» **WHAT TO PRODUCE**
Repeat each line word for word.

» **TASK INPUT**
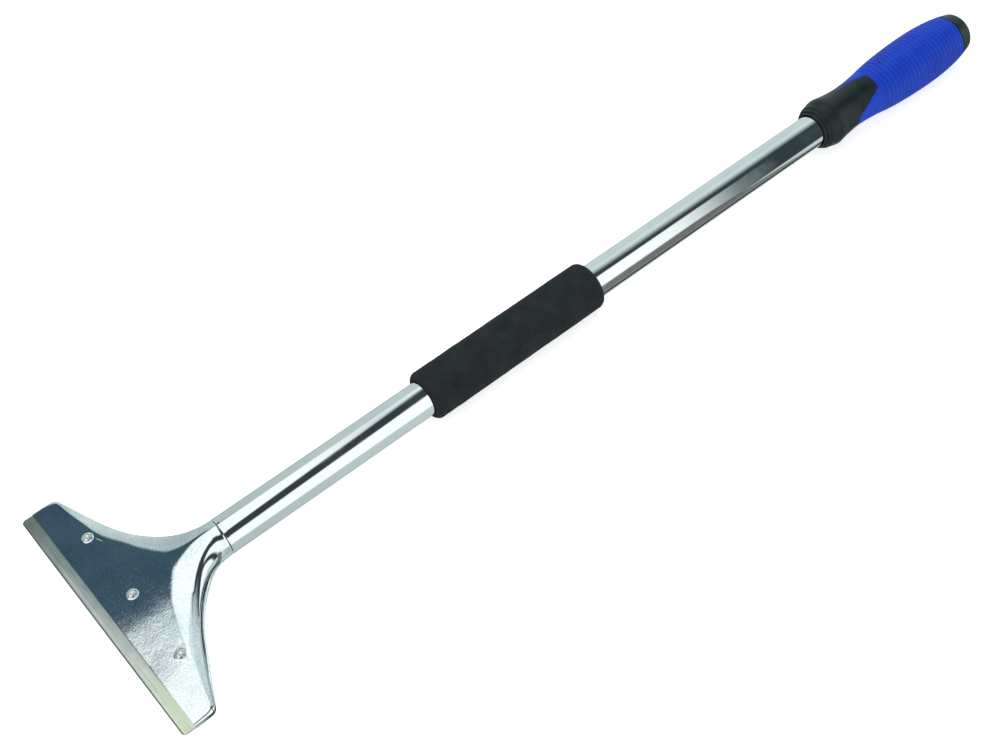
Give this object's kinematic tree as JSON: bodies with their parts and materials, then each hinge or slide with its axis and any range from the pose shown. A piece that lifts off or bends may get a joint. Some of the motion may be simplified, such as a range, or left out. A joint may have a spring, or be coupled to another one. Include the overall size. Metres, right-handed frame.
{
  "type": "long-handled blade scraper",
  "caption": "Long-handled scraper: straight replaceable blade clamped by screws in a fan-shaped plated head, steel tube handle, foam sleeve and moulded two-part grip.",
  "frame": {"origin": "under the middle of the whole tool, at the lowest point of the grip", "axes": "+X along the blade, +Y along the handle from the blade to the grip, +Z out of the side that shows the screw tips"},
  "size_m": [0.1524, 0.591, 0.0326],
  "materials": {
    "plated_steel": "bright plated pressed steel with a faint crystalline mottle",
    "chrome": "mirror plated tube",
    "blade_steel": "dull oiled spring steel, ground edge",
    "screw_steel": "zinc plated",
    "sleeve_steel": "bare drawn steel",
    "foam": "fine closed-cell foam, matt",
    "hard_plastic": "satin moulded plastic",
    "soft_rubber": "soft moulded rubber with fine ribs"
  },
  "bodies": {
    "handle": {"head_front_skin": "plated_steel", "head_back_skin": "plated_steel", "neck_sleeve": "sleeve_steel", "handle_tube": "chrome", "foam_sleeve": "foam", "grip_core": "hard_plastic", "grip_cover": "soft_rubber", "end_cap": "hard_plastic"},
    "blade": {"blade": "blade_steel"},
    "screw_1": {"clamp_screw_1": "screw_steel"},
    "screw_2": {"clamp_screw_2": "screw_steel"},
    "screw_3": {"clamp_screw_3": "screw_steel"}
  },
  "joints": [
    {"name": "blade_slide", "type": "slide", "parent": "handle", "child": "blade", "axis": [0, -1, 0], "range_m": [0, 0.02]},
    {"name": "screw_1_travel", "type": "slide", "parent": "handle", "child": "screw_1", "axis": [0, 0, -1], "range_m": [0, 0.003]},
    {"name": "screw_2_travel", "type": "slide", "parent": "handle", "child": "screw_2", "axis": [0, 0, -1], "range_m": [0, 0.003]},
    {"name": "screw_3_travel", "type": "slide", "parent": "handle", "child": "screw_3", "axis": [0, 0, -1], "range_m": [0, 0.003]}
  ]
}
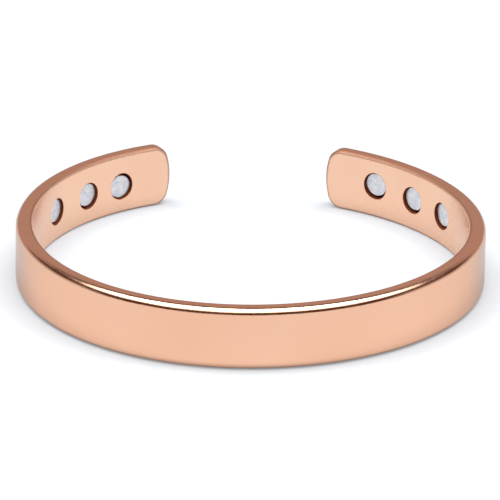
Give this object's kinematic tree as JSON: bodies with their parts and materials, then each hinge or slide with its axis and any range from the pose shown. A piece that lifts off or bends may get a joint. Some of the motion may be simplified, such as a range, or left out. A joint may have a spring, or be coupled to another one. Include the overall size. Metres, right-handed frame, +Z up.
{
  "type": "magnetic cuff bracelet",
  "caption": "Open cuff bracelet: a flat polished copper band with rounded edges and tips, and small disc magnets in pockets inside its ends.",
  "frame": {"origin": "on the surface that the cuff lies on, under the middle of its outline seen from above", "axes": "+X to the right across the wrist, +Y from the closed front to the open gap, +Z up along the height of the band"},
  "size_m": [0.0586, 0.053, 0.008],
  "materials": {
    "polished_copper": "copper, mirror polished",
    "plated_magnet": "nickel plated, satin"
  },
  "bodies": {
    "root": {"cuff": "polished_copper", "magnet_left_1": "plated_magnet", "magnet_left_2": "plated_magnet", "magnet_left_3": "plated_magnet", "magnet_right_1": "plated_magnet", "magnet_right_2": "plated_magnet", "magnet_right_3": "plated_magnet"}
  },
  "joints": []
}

» **RESPONSE BELOW**
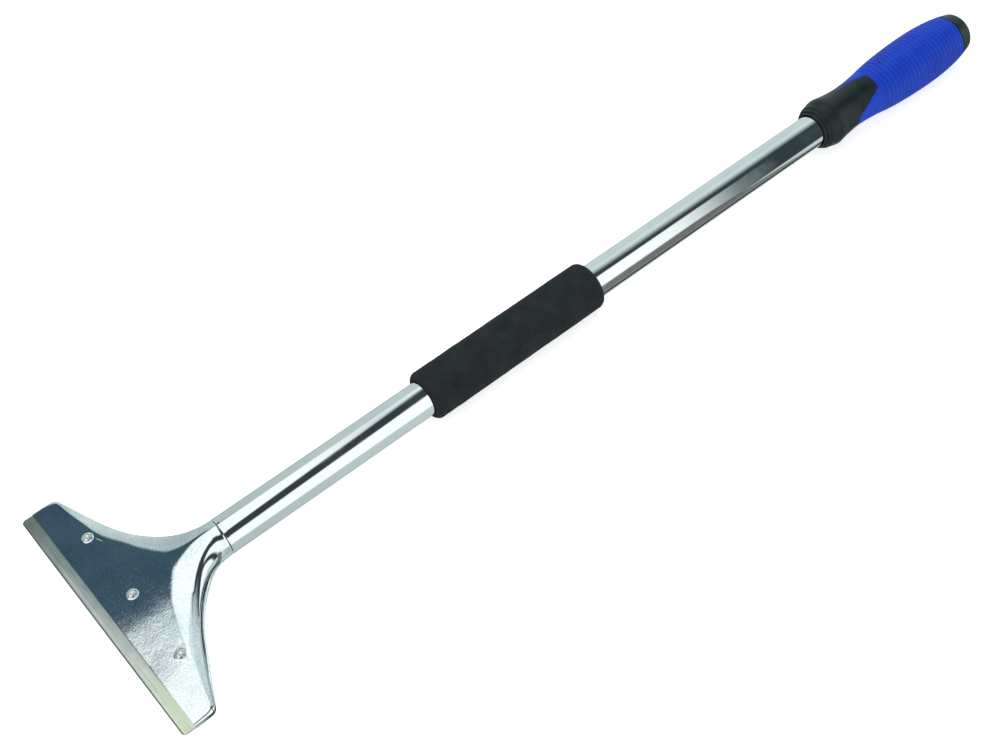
Give this object's kinematic tree as JSON: bodies with their parts and materials, then each hinge or slide with its axis and any range from the pose shown. A piece that lifts off or bends may get a joint. Some of the motion may be simplified, such as a range, or left out. A joint may have a spring, or be coupled to another one. Include the overall size. Metres, right-handed frame.
{
  "type": "long-handled blade scraper",
  "caption": "Long-handled scraper: straight replaceable blade clamped by screws in a fan-shaped plated head, steel tube handle, foam sleeve and moulded two-part grip.",
  "frame": {"origin": "under the middle of the whole tool, at the lowest point of the grip", "axes": "+X along the blade, +Y along the handle from the blade to the grip, +Z out of the side that shows the screw tips"},
  "size_m": [0.1524, 0.591, 0.0326],
  "materials": {
    "plated_steel": "bright plated pressed steel with a faint crystalline mottle",
    "chrome": "mirror plated tube",
    "blade_steel": "dull oiled spring steel, ground edge",
    "screw_steel": "zinc plated",
    "sleeve_steel": "bare drawn steel",
    "foam": "fine closed-cell foam, matt",
    "hard_plastic": "satin moulded plastic",
    "soft_rubber": "soft moulded rubber with fine ribs"
  },
  "bodies": {
    "handle": {"head_front_skin": "plated_steel", "head_back_skin": "plated_steel", "neck_sleeve": "sleeve_steel", "handle_tube": "chrome", "foam_sleeve": "foam", "grip_core": "hard_plastic", "grip_cover": "soft_rubber", "end_cap": "hard_plastic"},
    "blade": {"blade": "blade_steel"},
    "screw_1": {"clamp_screw_1": "screw_steel"},
    "screw_2": {"clamp_screw_2": "screw_steel"},
    "screw_3": {"clamp_screw_3": "screw_steel"}
  },
  "joints": [
    {"name": "blade_slide", "type": "slide", "parent": "handle", "child": "blade", "axis": [0, -1, 0], "range_m": [0, 0.02]},
    {"name": "screw_1_travel", "type": "slide", "parent": "handle", "child": "screw_1", "axis": [0, 0, -1], "range_m": [0, 0.003]},
    {"name": "screw_2_travel", "type": "slide", "parent": "handle", "child": "screw_2", "axis": [0, 0, -1], "range_m": [0, 0.003]},
    {"name": "screw_3_travel", "type": "slide", "parent": "handle", "child": "screw_3", "axis": [0, 0, -1], "range_m": [0, 0.003]}
  ]
}
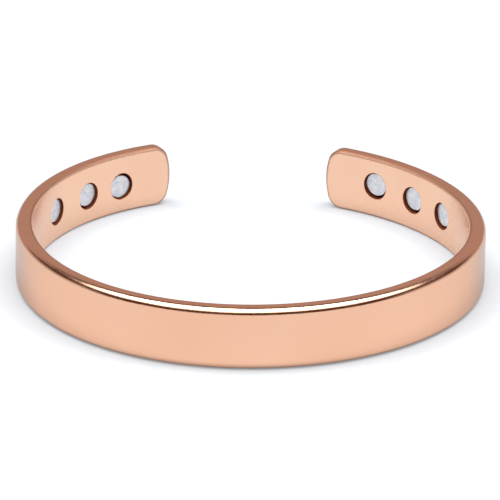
Give this object's kinematic tree as JSON: bodies with their parts and materials, then each hinge or slide with its axis and any range from the pose shown. A piece that lifts off or bends may get a joint. Some of the motion may be simplified, such as a range, or left out. A joint may have a spring, or be coupled to another one. Include the overall size. Metres, right-handed frame, +Z up.
{
  "type": "magnetic cuff bracelet",
  "caption": "Open cuff bracelet: a flat polished copper band with rounded edges and tips, and small disc magnets in pockets inside its ends.",
  "frame": {"origin": "on the surface that the cuff lies on, under the middle of its outline seen from above", "axes": "+X to the right across the wrist, +Y from the closed front to the open gap, +Z up along the height of the band"},
  "size_m": [0.0586, 0.053, 0.008],
  "materials": {
    "polished_copper": "copper, mirror polished",
    "plated_magnet": "nickel plated, satin"
  },
  "bodies": {
    "root": {"cuff": "polished_copper", "magnet_left_1": "plated_magnet", "magnet_left_2": "plated_magnet", "magnet_left_3": "plated_magnet", "magnet_right_1": "plated_magnet", "magnet_right_2": "plated_magnet", "magnet_right_3": "plated_magnet"}
  },
  "joints": []
}